Serena Wade-Harrington, of Essex, and her family know all about the high cost of childcare in Vermont.
Wade-Harrington worked until she had her second child, Azariah. After crunching the numbers, she realized that if she continued work and enrolled her kids in childcare, she would hardly have any take-home pay.
She opted to become a stay-at-home mom instead, but she still wanted early educational opportunities for her children.
Wade-Harrington entered Azariah into the Essex Westford School District’s preschool lottery for a spot in the Head Start program. Azariah’s name was drawn, and Wade-Harrington’s family has been connected to the service ever since.
The Head Start Program and Early Head Start at Home Visiting Program provide early learning opportunities for children from low-income families. Both are federally funded and come at no cost to families, Paul Behrman, director of Champlain Valley Head Start, said.
Early Head Start accepts applications from pregnant moms and families with children ages 3 and younger.
The programs support children’s development through health services, education and family services, Alex Tursi a public relations specialist working with Head Start, said.
Wade-Harrington has lived in Vermont with her husband, Free Harrington, for 20 years. The two have five children: Elijah, 18, who serves in the military; Azariah, 11; Salome, 8; Keziah, 5; and Junia, 6 months.
Free Harrington works at Edlund, a kitchen equipment company.
When the couple’s fourth child, Keziah, was born, the Head Start staff recommended they enroll her in the home visiting program.
Wade-Harrington applied with a little reservation.
“Initially there’s that panic attack, ‘Oh someone’s coming to my house, hopefully they’re not judging me,’” she said. “Once you get over that, it’s a lot more relaxing.”
In normal, non-pandemic circumstances, she said, the program helps her children with in-person relationship-building. Usually, a home visitor starts each week by calling and checking in, then, later in the week comes to the family’s home to share an activity with the child and check in on their nutrition and development.
“It’s kind of a partnership where they’re helping you keep track of things. They want to know what your interests are for helping your child grow and they give you resources to go with what your plan is,” Wade-Harrington said.
Before the pandemic it was also an opportunity to meet other families, with a monthly in-person get-together for all enrolled families, she said.
It’s a little different this year without the in-person interactions.
“It’s definitely a lot harder to get to know someone over the phone and through Zoom. It still works out though,” she said.
Ellen Post is a home visitor. She starts her week by calling families to check in and ask about their needs. She then connects with them via Zoom to engage the kids in a lesson, check on their development and help families set wellness goals.

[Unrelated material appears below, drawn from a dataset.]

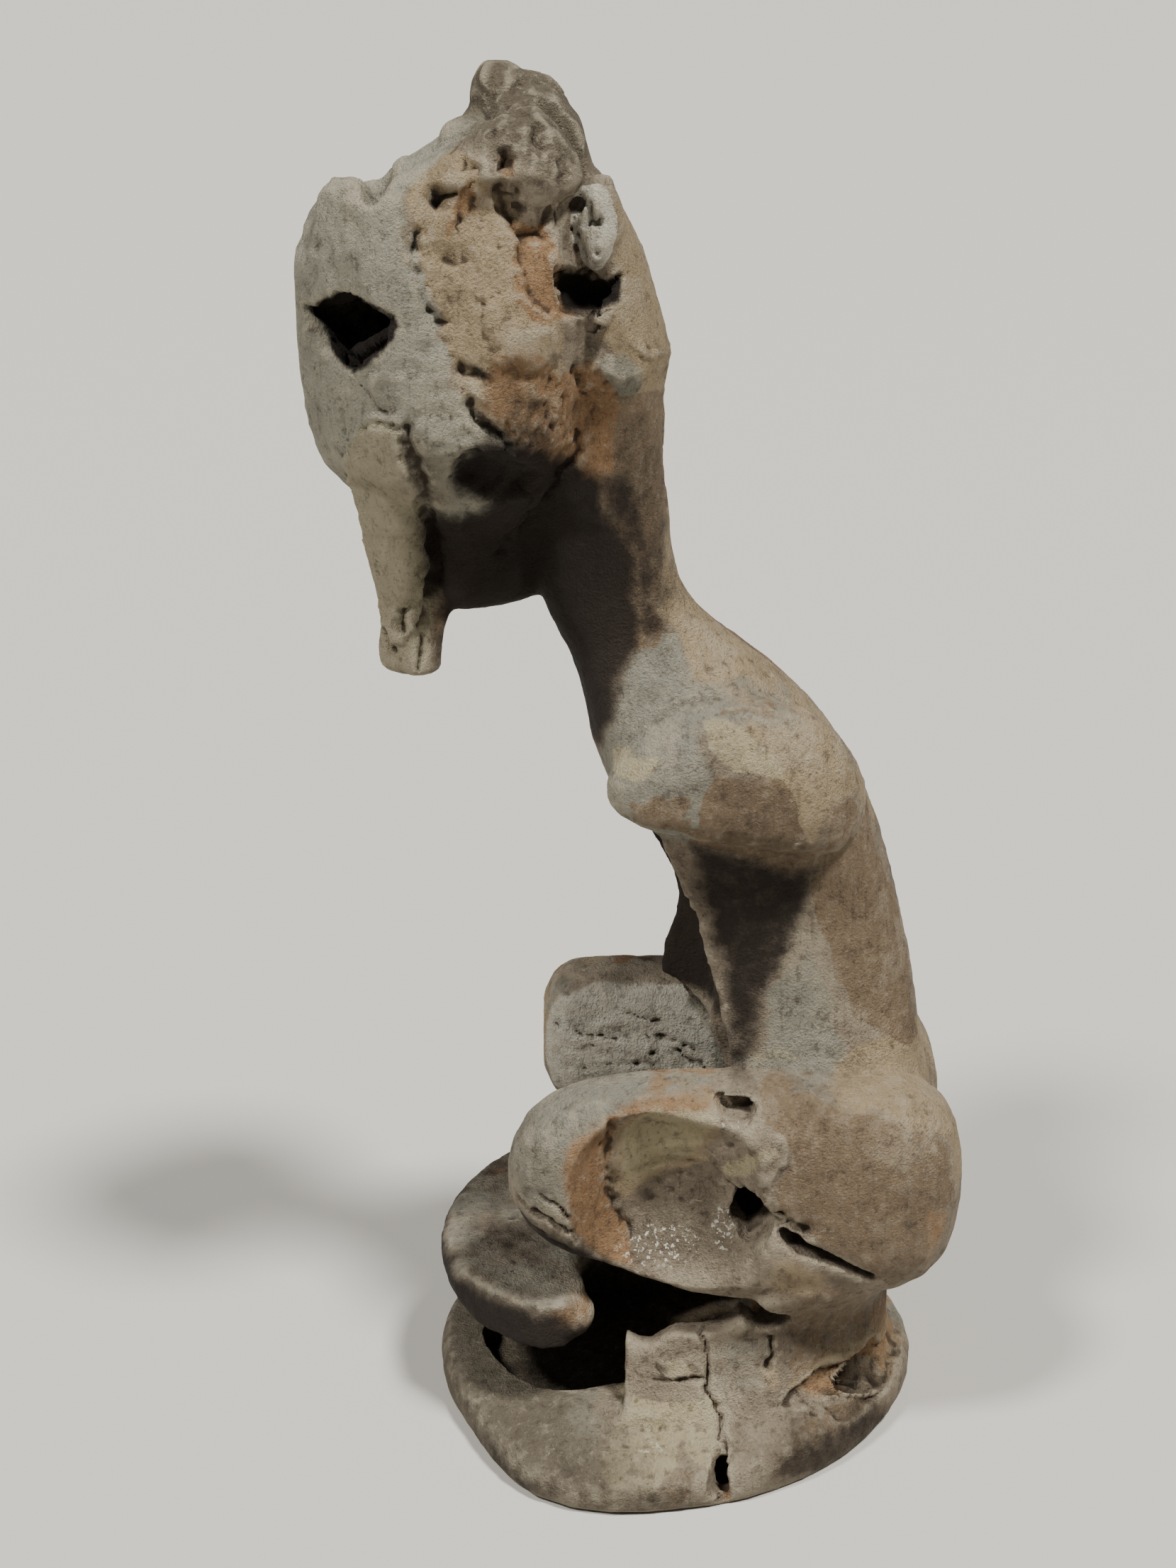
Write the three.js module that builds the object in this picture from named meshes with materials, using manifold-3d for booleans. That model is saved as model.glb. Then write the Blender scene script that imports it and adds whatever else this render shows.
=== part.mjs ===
// A weathered wooden figure seated on a round stool, carved in one with its low round plinth.
// Millimetres, +Z up. The figure faces -Y and its left side is +X. The origin is the centre
// of the plinth's underside. Rot has hollowed the head, the stool and the left thigh. The
// arms, the shins and the front and upper parts of the stool's near wall are lost.

import * as THREE from 'three';
import { mergeVertices } from 'three/addons/utils/BufferGeometryUtils.js';
import Module from 'manifold-3d';

const wasm = await Module();
wasm.setup();

// Plinth: radii every 30 degrees, starting at the figure's left side
const PLINTH_RADII = [77.5, 74, 75, 80, 80, 79, 80, 79, 80, 79.5, 78.5, 85.5];
const PLINTH_RIM = 16;
const PLINTH_CROWN = 18;
const PLINTH_FOOT_IN = 2.5;
const WORN_RIM_DROP = 0.42;
const WORN_RIM_ANGLE = THREE.MathUtils.degToRad(-18);
const WORN_RIM_SPREAD = THREE.MathUtils.degToRad(34);

// Flake broken from the plinth's crown behind the drum's near wall
const FLAKE_CENTRE = [33, 57, 20];
const FLAKE_TURN = THREE.MathUtils.degToRad(26);

// Stool seat: a flat disc whose near part is broken away
const SEAT_RADIUS = 79;
const SEAT_TOP = 57;
const SEAT_THICK = 16;
const SEAT_FOOT_IN = 5;

// Head: turned towards the figure's left
const HEAD_TURN = THREE.MathUtils.degToRad(45);
const HEAD_PIVOT = [-16, -45, 0];

// Thighs and shoulders, measured to their middle planes
const LEFT_THIGH_X = 38;
const RIGHT_THIGH_X = -39;
const SHOULDER_X = 29;

// Rows of height, front, back, half width, middle
const BODY = [
  [62, 34, 74, 34, 0],
  [78, 27, 82, 36, 0],
  [96, 22, 84, 38, 0],
  [112, 20, 82, 38, 0],
  [124, 6, 79, 36, 0],
  [136, -2, 76.5, 31, 0],
  [148, -9, 74.8, 29, 0],
  [160, -4.5, 72.3, 29, 0],
  [170, -2, 70, 29.5, 0],
  [182, -4, 66.8, 30.5, 0],
  [194, -10, 63.6, 33, 0],
  [208, -17, 58.8, 38, 0],
  [221, -24, 52.3, 42, 0],
  [233, -29, 45, 41, 0],
  [245, -31, 34.7, 35, 0],
  [256, -34.2, 22, 27, 0],
  [264, -38.3, 11, 22.5, 0],
  [272, -42.5, 2.5, 21, 0],
  [282, -45, -3.2, 20.5, 0],
  [296, -47, -5.2, 21, 0],
  [312, -50, -6.8, 23, 0],
  [328, -54, -11, 24, 0],
];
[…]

Her current families like music, she said, meaning learning through song and dance. Post helps families use what they have around the house as learning tools, sometimes using pots and pans as instruments, or grabbing a book off the shelf to read together.
“Everyone’s been stuck at home for nine months now, so we’re just trying to keep things as exciting as we can.” Post said. “Reminding families of all opportunities that they have during the day to use as learning experiences.”
Anything from making a meal with kids to brushing their teeth can be a chance to educate and engage, she said.
“The real key for this is to ensure that children are meeting those developmental milestones that are important,” said Tursi.
Post works with parents and guardians to make a wellness plan for the entire family — not just youngest members.
“These programs are not just child-centered curriculum. It’s really a family program, and the goal is to empower families to develop healthily. It’s as much for the parents and caregivers, honestly, as it is for the children,” Tursi said.
The Head Start Home Visiting Program serves 81 families across northwest Vermont, Behrman said. There are 33 slots in Franklin/Grand Isle Counties, 29 slots in Chittenden County and 19 slots in Addison County, he said. The early education branch started in 2010.
A Michigan-based psychologist, David Weikart, began studying early education in the 1960s, following subjects for decades after to see its benefits. At age 40, participants who attended the study’s preschool program were more likely to have graduated from high school, more likely to hold a job and have higher earnings and committed fewer crimes, according to HighScope, an organization that works with teachers and programs studying classroom practice and child outcomes.
The local home visiting programs are ideal for children in need of one-on-one support with an early educator in partnership with their parent or guardian, Behrman said. It can help families with transportation challenges, and kids who wouldn’t learn best in a group-based learning setting, he said. It can also be a good alternative to childcare center-based programs.
“We all know the exponential cost of childcare and so for some families that’s just not a feasible option for early education. This is a great way to still access that and to give your child a head start in educating and making sure that they’re headed on the right path,” Post said.